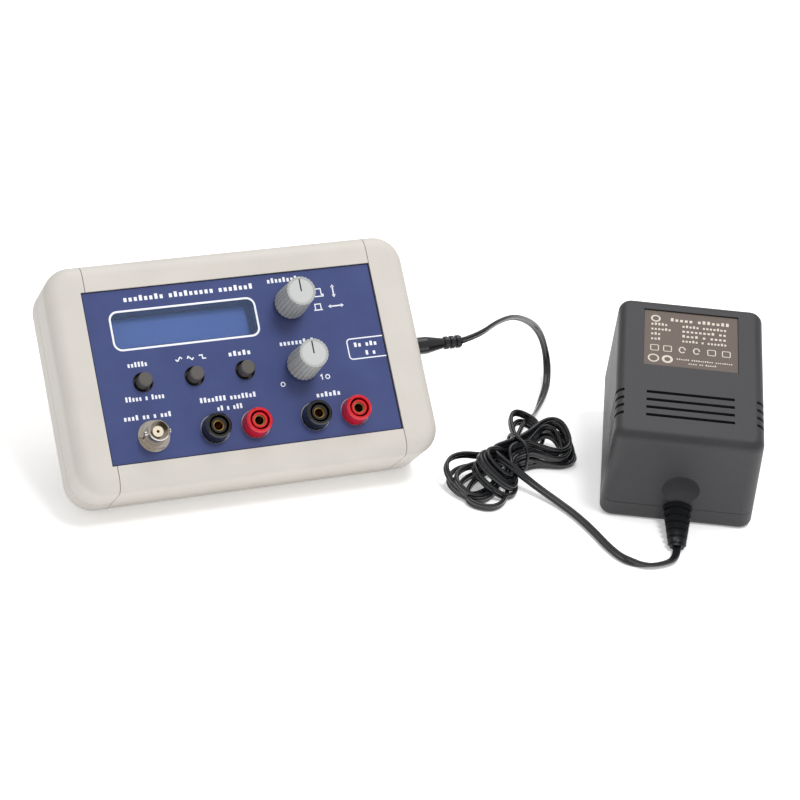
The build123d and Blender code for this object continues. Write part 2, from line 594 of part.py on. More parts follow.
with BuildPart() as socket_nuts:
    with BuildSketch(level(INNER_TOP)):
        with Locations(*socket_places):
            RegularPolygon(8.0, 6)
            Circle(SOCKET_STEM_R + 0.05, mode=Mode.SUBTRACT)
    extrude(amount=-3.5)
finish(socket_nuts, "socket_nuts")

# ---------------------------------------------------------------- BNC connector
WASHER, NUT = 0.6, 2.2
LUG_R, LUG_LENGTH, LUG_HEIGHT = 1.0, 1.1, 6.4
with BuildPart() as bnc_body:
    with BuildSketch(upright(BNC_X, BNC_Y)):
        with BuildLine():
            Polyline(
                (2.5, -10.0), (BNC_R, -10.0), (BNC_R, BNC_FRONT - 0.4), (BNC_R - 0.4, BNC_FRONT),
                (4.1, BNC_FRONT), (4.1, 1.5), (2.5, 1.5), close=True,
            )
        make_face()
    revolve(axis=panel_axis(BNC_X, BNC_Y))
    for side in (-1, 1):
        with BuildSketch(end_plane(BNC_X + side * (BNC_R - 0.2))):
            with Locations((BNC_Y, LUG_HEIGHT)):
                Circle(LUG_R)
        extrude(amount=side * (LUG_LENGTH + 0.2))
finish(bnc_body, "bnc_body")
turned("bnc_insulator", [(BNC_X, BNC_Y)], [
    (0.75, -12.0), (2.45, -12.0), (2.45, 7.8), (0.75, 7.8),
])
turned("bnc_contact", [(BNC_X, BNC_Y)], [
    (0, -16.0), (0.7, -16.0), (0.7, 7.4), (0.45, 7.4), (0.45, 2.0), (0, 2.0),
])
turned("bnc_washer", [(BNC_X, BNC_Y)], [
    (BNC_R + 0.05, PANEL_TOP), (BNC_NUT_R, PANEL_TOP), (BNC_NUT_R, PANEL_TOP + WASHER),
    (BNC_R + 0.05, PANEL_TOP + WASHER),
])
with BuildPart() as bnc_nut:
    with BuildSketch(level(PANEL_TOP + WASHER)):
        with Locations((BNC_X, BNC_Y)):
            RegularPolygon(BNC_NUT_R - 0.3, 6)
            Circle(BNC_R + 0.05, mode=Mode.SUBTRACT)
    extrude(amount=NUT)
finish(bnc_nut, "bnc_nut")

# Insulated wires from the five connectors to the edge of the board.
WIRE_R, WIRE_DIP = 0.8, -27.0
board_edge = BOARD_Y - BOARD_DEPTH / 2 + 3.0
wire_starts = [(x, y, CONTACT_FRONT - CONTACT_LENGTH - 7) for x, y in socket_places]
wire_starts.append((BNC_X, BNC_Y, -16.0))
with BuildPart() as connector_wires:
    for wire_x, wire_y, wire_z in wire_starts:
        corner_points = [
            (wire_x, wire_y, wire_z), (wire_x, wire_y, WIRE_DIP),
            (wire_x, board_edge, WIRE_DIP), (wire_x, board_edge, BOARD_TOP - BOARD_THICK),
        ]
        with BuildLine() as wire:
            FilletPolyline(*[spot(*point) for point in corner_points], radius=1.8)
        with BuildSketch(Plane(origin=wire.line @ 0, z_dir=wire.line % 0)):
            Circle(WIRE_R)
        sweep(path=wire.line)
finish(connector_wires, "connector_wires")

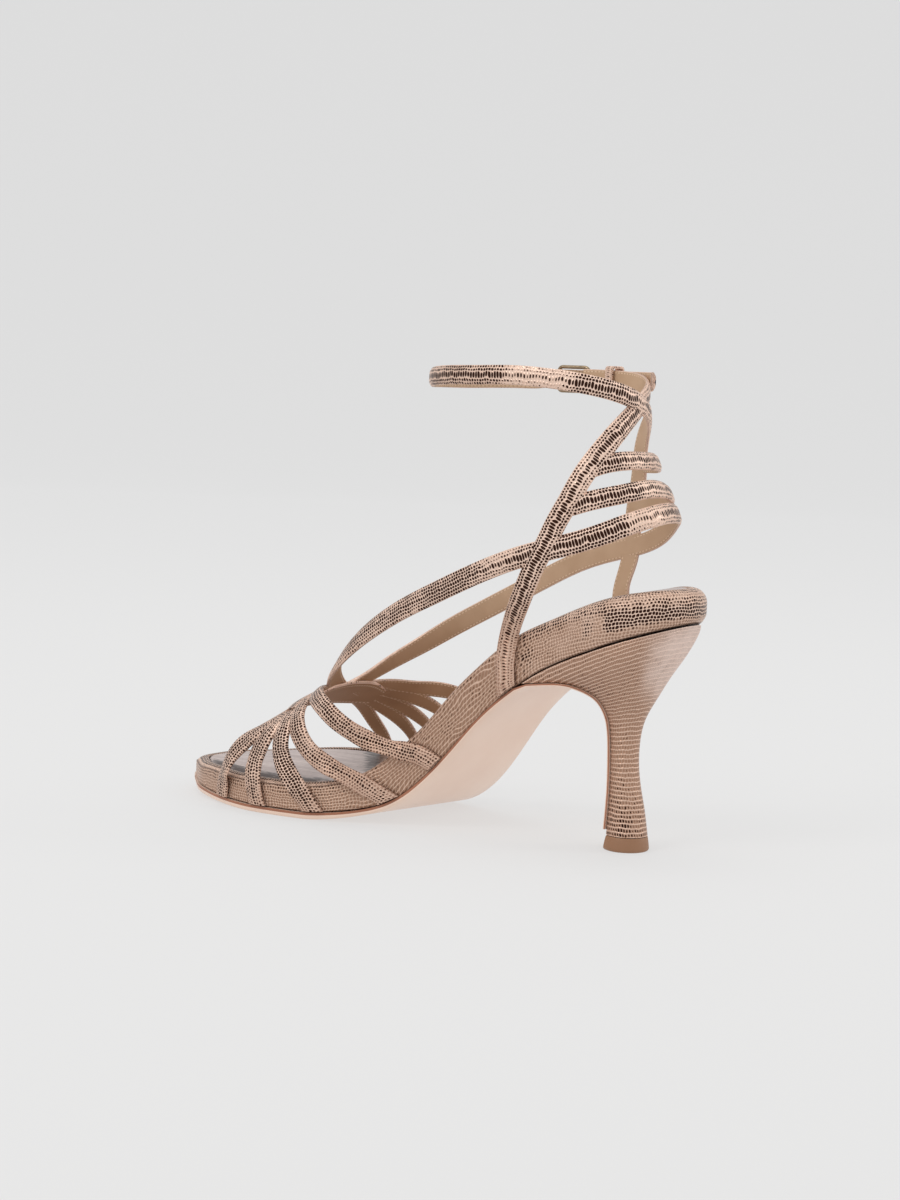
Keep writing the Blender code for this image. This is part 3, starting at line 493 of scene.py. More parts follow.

____________

[OBJECTIVE] Using the material above, print every entry exactly as written.

[TASK RESULT]
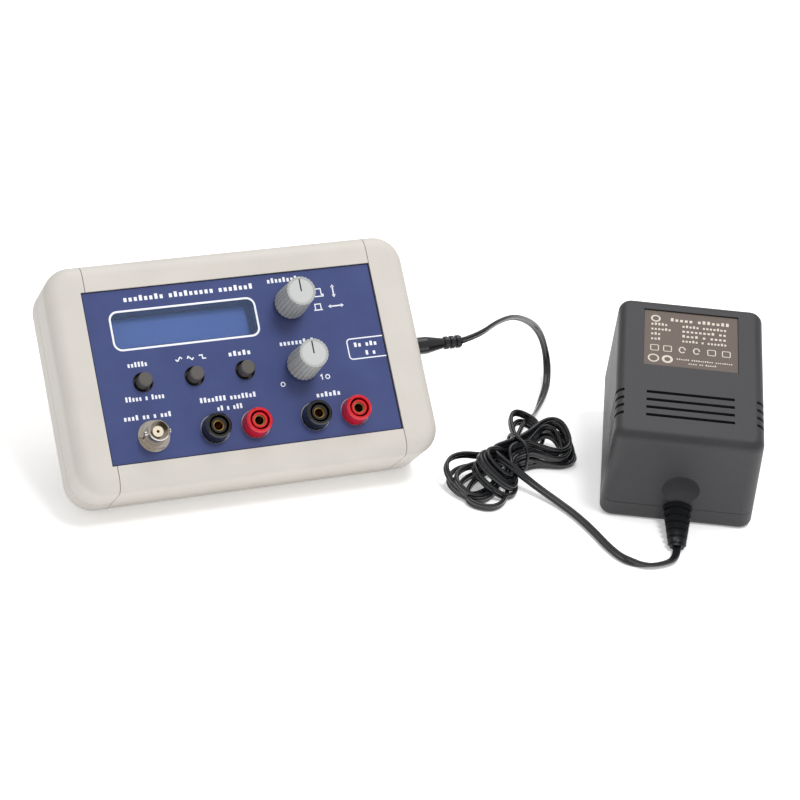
The build123d and Blender code for this object continues. Write part 2, from line 594 of part.py on. More parts follow.
with BuildPart() as socket_nuts:
    with BuildSketch(level(INNER_TOP)):
        with Locations(*socket_places):
            RegularPolygon(8.0, 6)
            Circle(SOCKET_STEM_R + 0.05, mode=Mode.SUBTRACT)
    extrude(amount=-3.5)
finish(socket_nuts, "socket_nuts")

# ---------------------------------------------------------------- BNC connector
WASHER, NUT = 0.6, 2.2
LUG_R, LUG_LENGTH, LUG_HEIGHT = 1.0, 1.1, 6.4
with BuildPart() as bnc_body:
    with BuildSketch(upright(BNC_X, BNC_Y)):
        with BuildLine():
            Polyline(
                (2.5, -10.0), (BNC_R, -10.0), (BNC_R, BNC_FRONT - 0.4), (BNC_R - 0.4, BNC_FRONT),
                (4.1, BNC_FRONT), (4.1, 1.5), (2.5, 1.5), close=True,
            )
        make_face()
    revolve(axis=panel_axis(BNC_X, BNC_Y))
    for side in (-1, 1):
        with BuildSketch(end_plane(BNC_X + side * (BNC_R - 0.2))):
            with Locations((BNC_Y, LUG_HEIGHT)):
                Circle(LUG_R)
        extrude(amount=side * (LUG_LENGTH + 0.2))
finish(bnc_body, "bnc_body")
turned("bnc_insulator", [(BNC_X, BNC_Y)], [
    (0.75, -12.0), (2.45, -12.0), (2.45, 7.8), (0.75, 7.8),
])
turned("bnc_contact", [(BNC_X, BNC_Y)], [
    (0, -16.0), (0.7, -16.0), (0.7, 7.4), (0.45, 7.4), (0.45, 2.0), (0, 2.0),
])
turned("bnc_washer", [(BNC_X, BNC_Y)], [
    (BNC_R + 0.05, PANEL_TOP), (BNC_NUT_R, PANEL_TOP), (BNC_NUT_R, PANEL_TOP + WASHER),
    (BNC_R + 0.05, PANEL_TOP + WASHER),
])
with BuildPart() as bnc_nut:
    with BuildSketch(level(PANEL_TOP + WASHER)):
        with Locations((BNC_X, BNC_Y)):
            RegularPolygon(BNC_NUT_R - 0.3, 6)
            Circle(BNC_R + 0.05, mode=Mode.SUBTRACT)
    extrude(amount=NUT)
finish(bnc_nut, "bnc_nut")

# Insulated wires from the five connectors to the edge of the board.
WIRE_R, WIRE_DIP = 0.8, -27.0
board_edge = BOARD_Y - BOARD_DEPTH / 2 + 3.0
wire_starts = [(x, y, CONTACT_FRONT - CONTACT_LENGTH - 7) for x, y in socket_places]
wire_starts.append((BNC_X, BNC_Y, -16.0))
with BuildPart() as connector_wires:
    for wire_x, wire_y, wire_z in wire_starts:
        corner_points = [
            (wire_x, wire_y, wire_z), (wire_x, wire_y, WIRE_DIP),
            (wire_x, board_edge, WIRE_DIP), (wire_x, board_edge, BOARD_TOP - BOARD_THICK),
        ]
        with BuildLine() as wire:
            FilletPolyline(*[spot(*point) for point in corner_points], radius=1.8)
        with BuildSketch(Plane(origin=wire.line @ 0, z_dir=wire.line % 0)):
            Circle(WIRE_R)
        sweep(path=wire.line)
finish(connector_wires, "connector_wires")

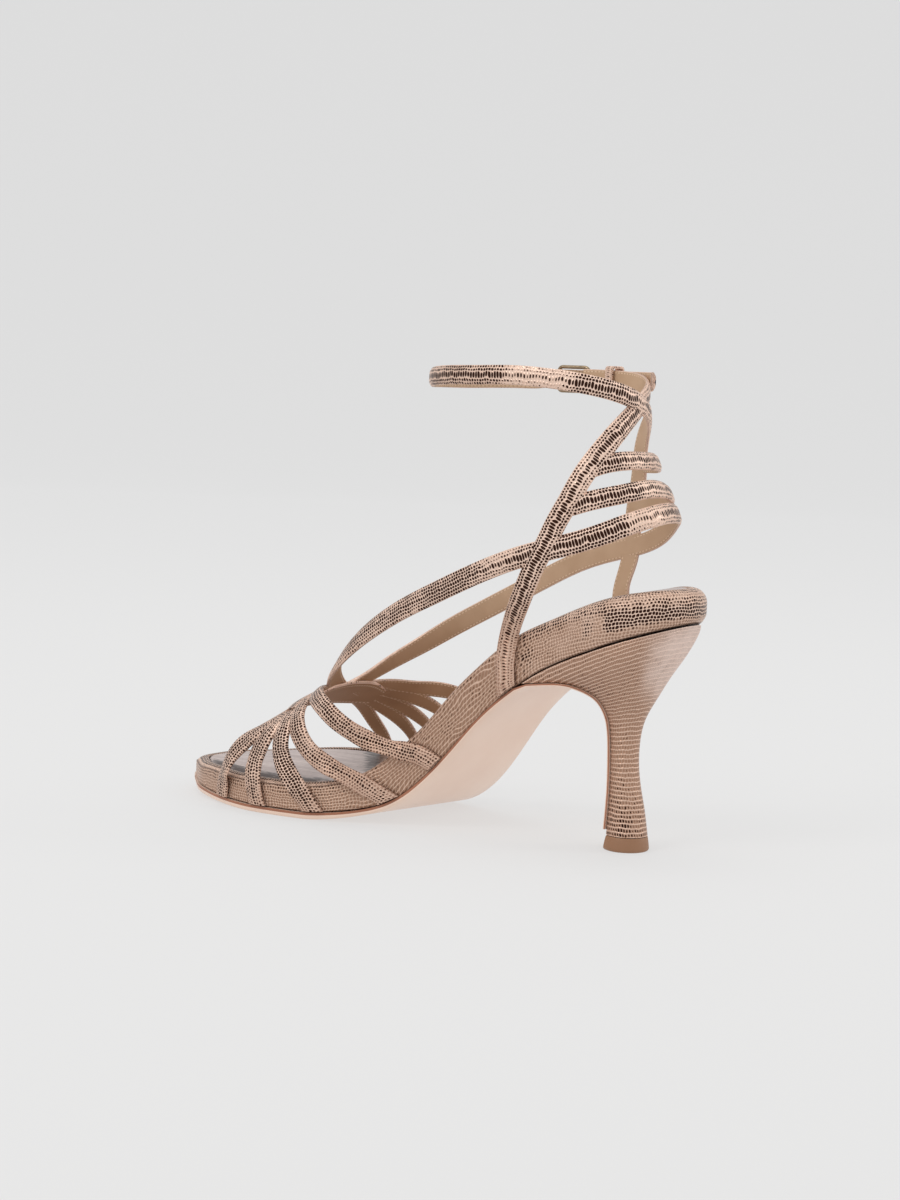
Keep writing the Blender code for this image. This is part 3, starting at line 493 of scene.py. More parts follow.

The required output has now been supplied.